Eric Lichtenfeld: The answers are “No” and a definite, emphatic “It depends.” 

I can’t imagine audiences ever tiring of action and special effects because they haven’t yet—not in the last 35 or 40 years, and not in the nearly 120 years film has been around. Movies have always been about spectacle, whether that means a CG Spider-Man, Harry Callahan’s Magnum, the tinting of The Great Train Robbery from 1903, or just about anything from Gone with the Wind. Audiences can move on from how spectacle is rendered or delivered; they can grow restless with certain technical or aesthetic standards, but that fundamental appetite will never go away.

Though audience tastes may change throughout the years, action heavy spectacles like The Amazing Spider-Man will always have a huge audience.

Will the actual genre go away?

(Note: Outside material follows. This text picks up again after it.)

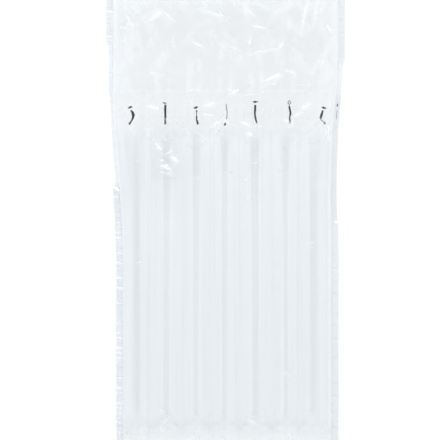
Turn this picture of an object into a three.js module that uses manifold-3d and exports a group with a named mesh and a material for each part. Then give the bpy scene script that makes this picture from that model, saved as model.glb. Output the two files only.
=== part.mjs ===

It depends on how you define it. The genre has changed so much over the years. You could argue that the movies of the genre’s golden age were “the action movie” and that the family-friendlier comic book and video game adaptations we’ve seen in recent years represent a different “genre.” Or you could argue that the action genre is so broad that it encompasses all the different trends we’ve seen over the last 40 years, and the ones we’re likely to see going forward. So while the genre may look different from one phase to the next, the movies will all belong to one family. 

I talk about this in the book, too. Compare the Universal classics from the 1930s to the slasher films of the ‘80s or the more artistic serial killer movies of the ‘90s. They may not look like they belong to one another, but there’s no question that they all belong to the genre we call “Horror.”
So in thinking about the future of the action genre—or more to the point, if the action genre has one—musicals and Westerns may not be the right model. Those genres are more specific and less elastic than action and horror.

Scott Wilson: Who is the greatest action hero of all time?

Eric Lichtenfeld: That’s a tough one. I don’t really know. What I do know is that it’s not me.

Scott Wilson: What is the greatest action movie of all time?

Eric Lichtenfeld: That’s an easier one. Die Hard.